Three letters of recommendation will be required after the initial screening process, though these can be sent initially if desired. Letters of recommendation should be from faculty members who are familiar with the applicant's qualifications. One of these letters must be from the director of the current or most recent clinical training program. 

Please direct all inquiries to: 

Name: Jaclyn Verity
Title: Program Coordinator
Address: 1216 5th Ave, Suite 551, New York, NY 10029
Phone: (212) 824-7981
Fax: (212) 824-2317

Minority Applicants 

We encourage members of underrepresented minority groups to apply. Many research projects conducted by the faculty focus on the care of minority or underserved populations.

Jacqueline Becker, PhD is a licensed clinical neuropsychologist who joined the Division of General Internal Medicine (DGIM) at Mount Sinai as an Associate Scientist in July 2019. She completed her doctoral degree at Fordham University, doctoral residency at Harvard Medical School/Massachusetts General Hospital, and a two-year clinical neuropsychology post-doctoral fellowship in the Department of Neurology at Northwell Health. Dr. Becker’s research interests have broadly involved an interdisciplinary approach to how cognitive functioning impacts and is impacted by chronic illness, particularly in elderly and underserved populations. More specifically, her research is focused on the impact of cognitive dysfunction on medical and psychosocial outcomes in older adults, as well as health behaviors (e.g., medication adherence) that contribute to those outcomes.

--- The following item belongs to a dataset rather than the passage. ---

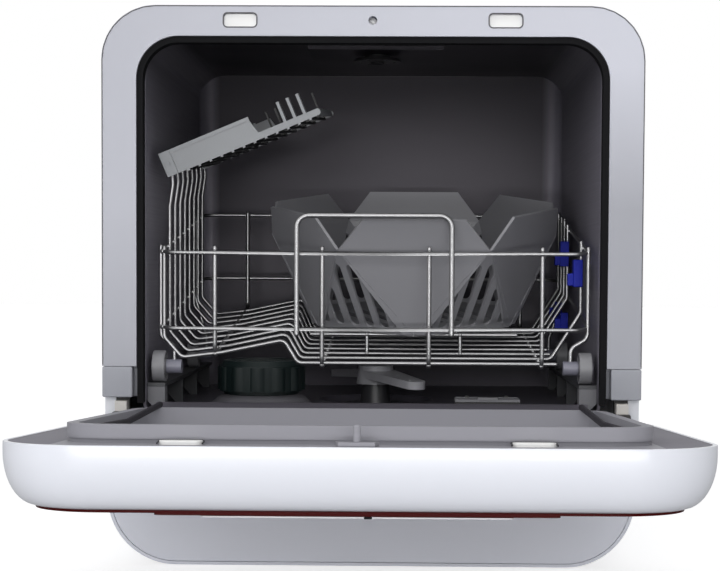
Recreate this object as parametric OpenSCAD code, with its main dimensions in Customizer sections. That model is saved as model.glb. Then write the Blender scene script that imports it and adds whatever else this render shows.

Maria Loizos, PhD is a licensed clinical neuropsychologist in the Alzheimer's Disease Research Center (ADRC), a clinical supervisor in the Adult Neuropsychology Center and Adult Psychology Internship Program, and an Instructor in the Department of Psychiatry at Icahn School of Medicine at Mount Sinai. She completed her predoctoral internship training with specialization in neuropsychology at Staten Island University Hospital (Northwell Health) and her postdoctoral fellowship in neuropsychology in the Department of Psychiatry at Icahn School of Medicine at Mount Sinai.  She received her Ph.D. in clinical psychology with a minor in clinical neuropsychology from Yeshiva University, Ferkauf Graduate School of Psychology. Dr. Loizos provides neuropsychological consultations for adult patients with memory loss and dementia.  She also trains psychology doctoral candidates to administer neuropsychological tests and interpret cognitive data.  Dr. Loizos's recent research projects focus on developing clinical tools to improve brain health in diverse elderly populations.